Trump and Giuliani found their mark in the New York Times, leveraging that paper's hunger for Democratic scandals, no matter how unsubstantiated, to balance out all the coverage of very real Trump scandals. In May, the paper ran a story, using the "questions" framing, that advanced Trump's conspiracy theory about the Bidens. (To be clear, Hunter Biden has had a checkered career and personal life, and trades on his name for cash. But the timeline shows his father was not involved in any attempt to protect his activities in Ukraine.) Reporter Ken Vogel didn't even notice the real story: Trump was likely committing crimes in his eagerness to push this conspiracy theory into the mainstream media.
"The reporter, Ken Vogel, was too wrapped up in trying to nail the story he set out to cover to notice that the actions of his sources, rather than the information they were promoting, was the real story," Jonathan Chait observed in the wake of the whistleblower story.
Being so preoccupied with finding thin-gruel "scandals" to pin on Democrats that you miss the president committing another impeachable offense is ... something. It's not a sign that robust, truth-oriented journalism is going on.
The good news is that this attempt to smear Schiff is weak even by Trump's standards, especially in the light of an actual impeachment inquiry that has taken much of the wind out of the "both sides do it" narrative so beloved by the New York Times.
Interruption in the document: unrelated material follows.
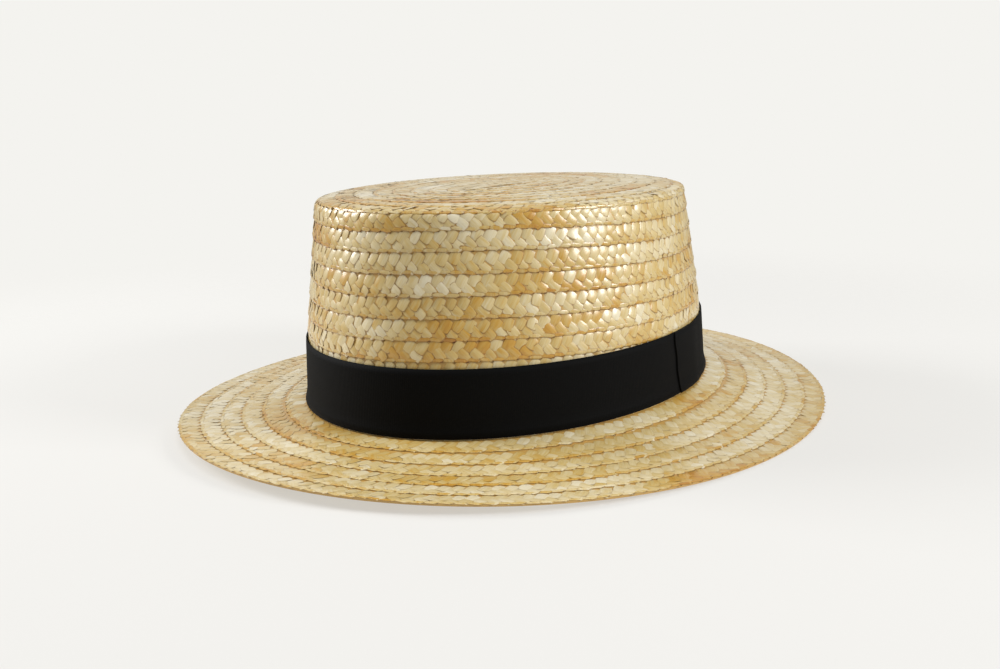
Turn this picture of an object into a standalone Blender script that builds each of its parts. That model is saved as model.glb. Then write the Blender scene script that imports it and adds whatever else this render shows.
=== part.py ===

But this offers yet more evidence that the Times, despite its fine roster of reporters, is so committed to carrying Trump's water in the name of "balance," that they're undermining their fundamental journalistic mission.
This may be an unpleasant truth for Beltway journalists to hear, but it is a truth nonetheless: Maybe it would make your jobs easier if "both sides" were even close to equally bad, but the fact of the matter is, they're not. You owe it to your readers to be honest about that. Isn't facing up to the truth, whether it conforms to your own desires and beliefs or not, supposed to be the job?